Meriden, Newington, Trumbull, and Windsor were also found to have consistent disparities that raised the potential of racial and ethnic bias, the earlier study found.

The follow-up 223-page report analyzing policing in the nine departments and Troop H was presented at a meeting of the Connecticut Racial Profiling Advisory Board Thursday.

“This analysis does not identify officers that are racially profiling,” Ken Barone, policy and research specialist at the Institute for Municipal & Regional Policy at CCSU, and a member of the advisory board, stressed. He said there could be factors that the data does not consider.

Instead, Barone said the report was intended to be “a tool” for the police departments signaled out to use for instructional and training purposes.

Barone noted that the report doesn’t name, nor attempt to identify, who the officers are. They are referred to by their badge numbers for individual department personnel to address if they see fit, Barone said.

The report stated that 762 police officers were listed in a traffic stop database system for the nine municipal departments and the state police troop during the 2014-15 time period analyzed.

After limiting the sample to officers with 50 or more traffic stops, a total of 294 officers were examined. Of the officers examined, 25 were identified as being statistically more likely to stop a minority motorist relative to their benchmark.

The report stated these 25 officers were then examined using a balancing test that directly compared the distribution of observable traffic stop characteristics with those of each officer’s benchmark.

The balancing test, the report said, revealed that only 18 of the 25 officers had a benchmark that convincingly captured the distribution of observable traffic stops.

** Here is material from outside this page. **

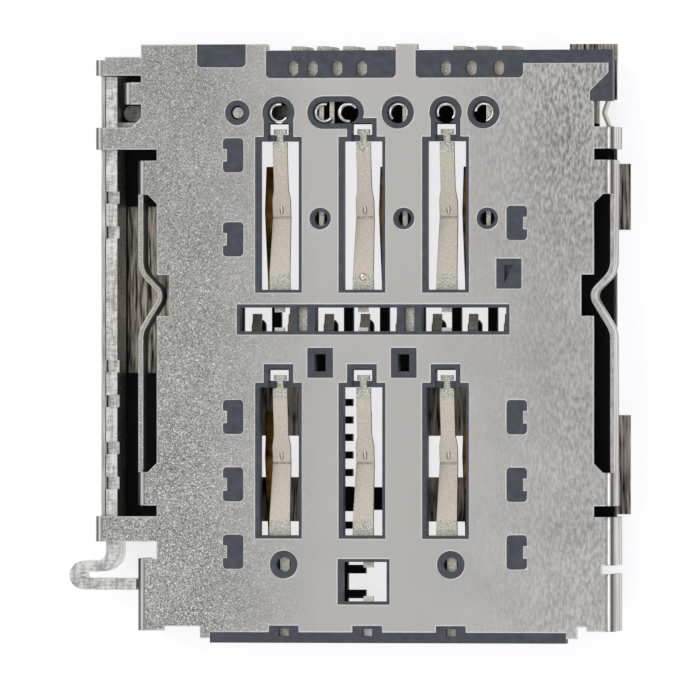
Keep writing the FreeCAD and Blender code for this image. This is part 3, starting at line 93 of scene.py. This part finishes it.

Of those 18 officers, two were found to be in the Bloomfield police department; two in Newington; three in Norwalk; one in Trumbull; three in Windsor; five in West Hartford; and two at Troop H.
Three departments analyzed – Meriden, New Milford and Wethersfield had no cops above the benchmark.

The supplemental report came out as a follow-up to an earlier 292-page report that looked at more than 585,000 traffic stops around the state during the same time period.

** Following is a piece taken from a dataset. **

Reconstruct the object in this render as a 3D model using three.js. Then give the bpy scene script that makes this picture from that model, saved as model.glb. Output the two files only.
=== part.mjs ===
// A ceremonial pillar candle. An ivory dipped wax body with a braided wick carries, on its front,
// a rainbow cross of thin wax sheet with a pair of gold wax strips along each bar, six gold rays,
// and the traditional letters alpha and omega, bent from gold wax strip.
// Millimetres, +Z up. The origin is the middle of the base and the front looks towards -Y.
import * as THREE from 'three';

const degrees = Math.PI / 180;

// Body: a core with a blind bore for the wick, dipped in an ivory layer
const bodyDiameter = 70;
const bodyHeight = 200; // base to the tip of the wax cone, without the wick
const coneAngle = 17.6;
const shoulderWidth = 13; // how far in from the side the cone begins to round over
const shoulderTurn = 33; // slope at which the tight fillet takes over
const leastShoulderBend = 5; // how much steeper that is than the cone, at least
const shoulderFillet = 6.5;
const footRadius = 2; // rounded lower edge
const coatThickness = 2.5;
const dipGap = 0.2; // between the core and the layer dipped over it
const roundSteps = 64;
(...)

The most damning evidence from the Racial Profiling Prohibition Project report is that black and Hispanic drivers are more likely to be pulled over during daylight hours than after dark, when officers presumably can’t see who’s behind the wheel.

James Fazzalaro, co-project manager with Barone, noted some patterns that crossed municipalities, notably, that white drivers are more likely to be pulled over for violations such as speeding and texting while minority drivers are more likely to be pulled over for equipment violations.

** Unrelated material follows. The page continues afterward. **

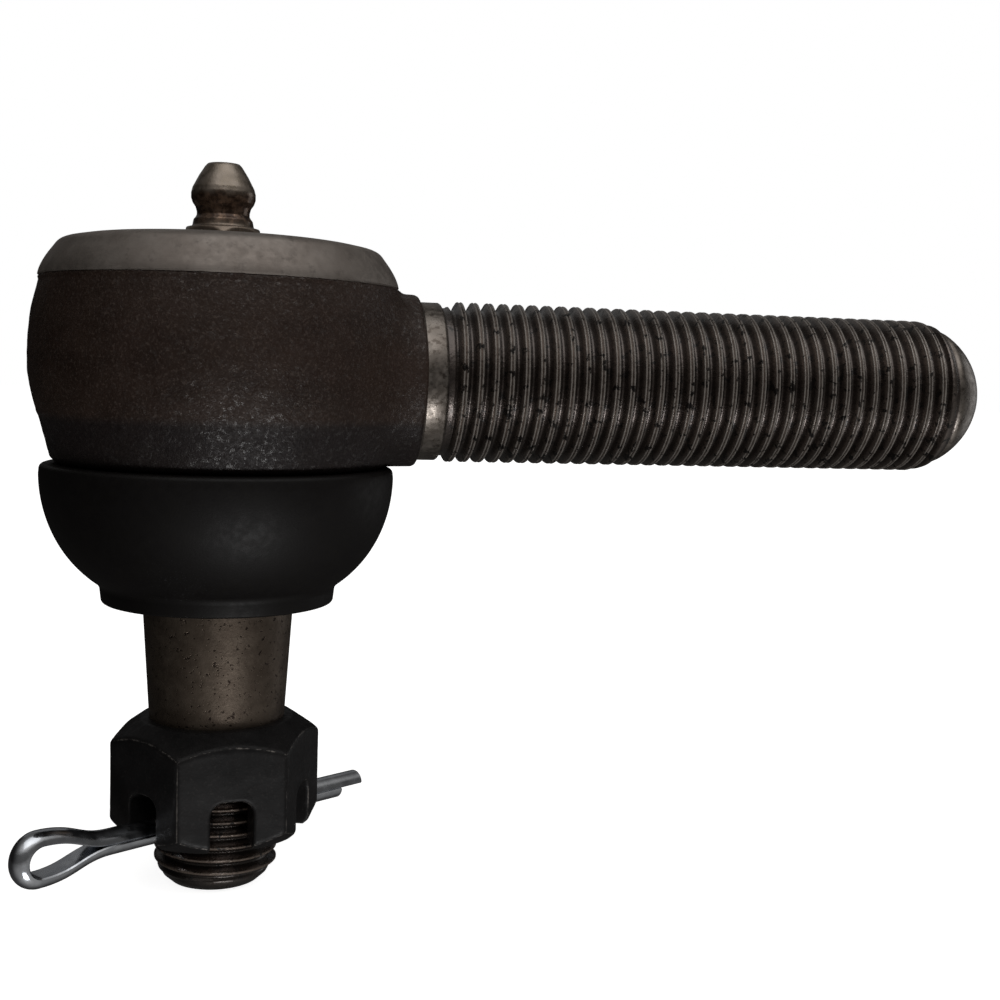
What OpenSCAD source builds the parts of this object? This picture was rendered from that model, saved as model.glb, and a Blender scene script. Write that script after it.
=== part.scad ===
// Tie rod end: a greasable ball joint with a threaded shank forged in one piece with its socket.
// Frame: the origin is the ball centre, +X runs out along the shank, +Z points up through the
// grease nipple and -Z runs down the ball stud. All sizes are in millimetres.

/* [Shank] */
// Nominal diameter of the left-hand shank thread
shank_d = 16; // [15:0.5:17]
// Pitch of the shank thread
shank_pitch = 1.5; // [1.25:0.25:2]
// Distance from the ball centre to the rounded end of the shank
shank_reach = 79.4; // [70:0.2:120]
// Distance from the ball centre to the end face of the forged neck
neck_reach = 19; // [18.8:0.1:19.6]

/* [Socket] */
// Largest outside diameter of the socket
socket_d = 35.8; // [35.6:0.1:36.6]
// Diameter of the bore that holds the seats and the spring
bore_d = 29; // [28.6:0.1:29.2]
// Height of the rolled rim above the ball centre
rim_top_z = 12.7; // [12.6:0.1:13]
// Depth of the socket's bottom face below the ball centre
socket_bottom_z = -8.5; // [-8.8:0.1:-8.3]

/* [Ball stud] */
// Diameter of the ball
ball_d = 19.6; // [19.2:0.1:19.6]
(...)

“The results from this latest report are clear: too many police departments in Connecticut are relying on the unfair and ineffective practice of targeting neighborhoods where people of color live and drive when deciding where to enforce car equipment violations,” David McGuire, executive director of the American Civil Liberties Union (ACLU) of Connecticut said.

“These equipment traffic stops are a suburban version of stop and frisk, and we have no doubt that they are just as discriminatory and ineffective as that failed program,” McGuire added.

One of the constants in the supplemental report is that the departments analyzed had a higher number of police patrolling minority neighborhoods.

Sometimes Barone noted, those minority neighborhoods were smack in the center of the city, and sometimes they were in neighborhoods that border larger cities, such as Hartford.

The report also noted that a large part of Troop H’s responsibility is patrolling areas neighboring Hartford.

Emphasizing, again, that it wasn’t the report or the report’s authors intention to critique the work done by the police, but just to supply data, Barone said some conclusions can easily be drawn by looking at realities.

“If you have three cops patrolling a minority area and one officer patrolling a white neighborhood, odds are there will be more people pulled over in the neighborhood where more police are patrolling,” Barone said.

Barone said that Connecticut is out front on the issue of tackling racial profiling, stating, “We are the only state in the country that does this level of analysis” about traffic stops by police.

“That makes us unique,” Barone added, stating the next step is for the supplemental report to be shared with police chiefs and others in the 10 departments analyzed for their review “to better understand racial disparities.”

He said meetings with the personnel in the department’s analyzed have already begun and will continue.

Former New Haven state Rep. William Dyson, who chairs the Profiling Advisory Board, thanked Barone and his team for the comprehensive report.

“We appreciate your hard work,” Dyson said.